Irish export growth slows but UK shipments advance further
Latest Irish fresh/frozen pork export figures show volumes for the first three quarters of 2016 were up 13% on the previous year, at 139.1 thousand tonnes.
However, this growth has stagnated in recent months, with Q3 volumes actually back 1% on 2015. Growth has largely been driven by the expanding Chinese market but the extent of this growth slowed in quarter three. Shipments to Denmark, likely for re-export to the Far East, were up sharply during the first half of the year but deteriorated to a year-on-year drop of 23% in the latest three months. Meanwhile shipments to Germany, which largely consists of carcases, were below 2015 levels.
At 44,000 tonnes, volumes of Irish pork shipped to the UK were up 6% on the year, up to the end of September. Interestingly, positive growth continued into Q3, despite the devaluation of sterling decreasing the price competitiveness of Irish pork against UK domestic product since July. This was likely influenced by the reduced production of pig meat in the UK.

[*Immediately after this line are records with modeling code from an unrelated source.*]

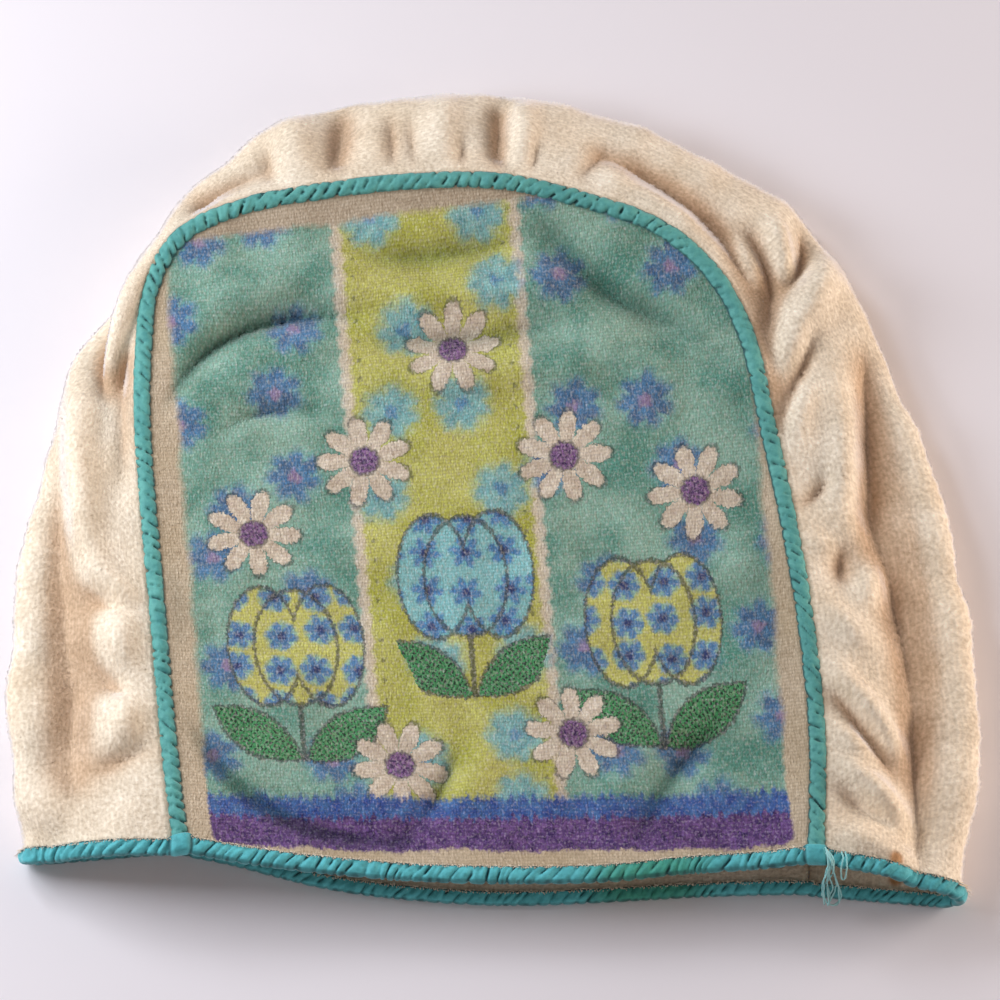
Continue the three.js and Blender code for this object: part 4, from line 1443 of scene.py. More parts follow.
class Nodes:
    """Short ways to write shader nodes in one tree."""

    def __init__(self, tree: bpy.types.NodeTree) -> None:
        """Keeps the tree to write in."""
        self.tree = tree

    def feed(self, socket: Socket, value: object) -> None:
        """Links a socket to a value, or sets it to a number, a vector or an ink."""
        if isinstance(value, Value):
            self.tree.links.new(value.socket, socket)
        elif value is not None:
            socket.default_value = value.value if isinstance(value, Ink) else value

    def add(self, kind: str, values: dict | None = None, **settings: object) -> bpy.types.Node:
        """A new node of a kind, with its settings, and values for its inputs by number or name."""
        node = self.tree.nodes.new(kind)
        for name, setting in settings.items():
            setattr(node, name, setting)
        for key, value in (values or {}).items():
            self.feed(node.inputs[key], value)
        return node

    def math(self, operation: str, a: object, b: object = None) -> Value:
        """A Math node's result, or a Vector Math node's if one of the two is a vector."""
        wide = any(isinstance(value, Value) and value.socket.type != "VALUE" for value in (a, b))
        kind = "ShaderNodeVectorMath" if wide else "ShaderNodeMath"
        node = self.add(kind, {0: a, 1: b}, operation=operation)
        return Value(self, node.outputs[1 if operation in ("LENGTH", "DISTANCE") else 0])

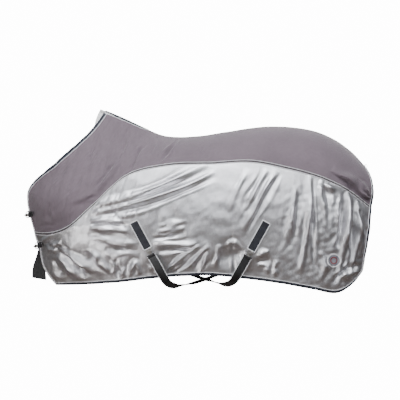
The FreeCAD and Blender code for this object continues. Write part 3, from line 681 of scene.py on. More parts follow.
# Each cloth's colour setting, shares of it in its dark and light parts, threads to the metre,
# depth of the weave in metres, roughness, and what else its fabric has.
FABRICS = {
    "Jersey knit": ("jersey", 0.84, 1.12, 700, 0.0003, 0.82,
                    {"slant": 0.5, "sheen": 0.35, "thread_shade": 0.2}),
    "Silver mesh": ("mesh", 0.90, 1.08, 620, 0.0002, 0.38,
                    {"metallic": 0.9, "sheen": 0.05, "dye_scale": 14, "contrast": 1.8,
                     "thread_shade": 0.25}),
    "Navy binding": ("binding", 0.8, 1.3, 900, 0.0002, 0.7,
                     {"slant": 1.0, "sheen": 0.1, "stitches": (0.0022,),
                      "thread": (0.16, 0.17, 0.2, 1)}),
    "Front edge tape": ("piping", 0.62, 0.85, 900, 0.0002, 0.6,
                        {"sheen": 0.2, "stitches": (0.0022,), "thread": (0.25, 0.25, 0.28, 1)}),
    "Pale piping": ("piping", 0.92, 1.1, 1200, 0.0001, 0.5, {"slant": 1.0, "sheen": 0.2}),
    "Seam tape": ("jersey", 0.3, 0.45, 900, 0.0001, 0.7, {}),
    "Charcoal patch": ("patch", 0.7, 1.35, 420, 0.0004, 0.62,
                       {"slant": 1.0, "sheen": 0.2, "dye_scale": 30, "contrast": 2.2}),
    "Black webbing": ("webbing", 0.7, 1.4, 420, 0.0005, 0.6,
                      {"slant": 1.0, "sheen": 0.15, "dye_scale": 20}),
}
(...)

Irish fresh/frozen pork import volumes were back 11% on 2015 during the first nine months of the year, at 26.7 thousand tonnes. Despite the overall decline, shipments from the UK actually grew during this period. However, the trend in UK shipments was reversed in the third quarter, despite the weak pound reducing unit prices in euro terms. Tightening supplies may have limited UK export potential. Shipments from Spain showed notable growth, while imports from the Netherlands and Denmark decreased significantly.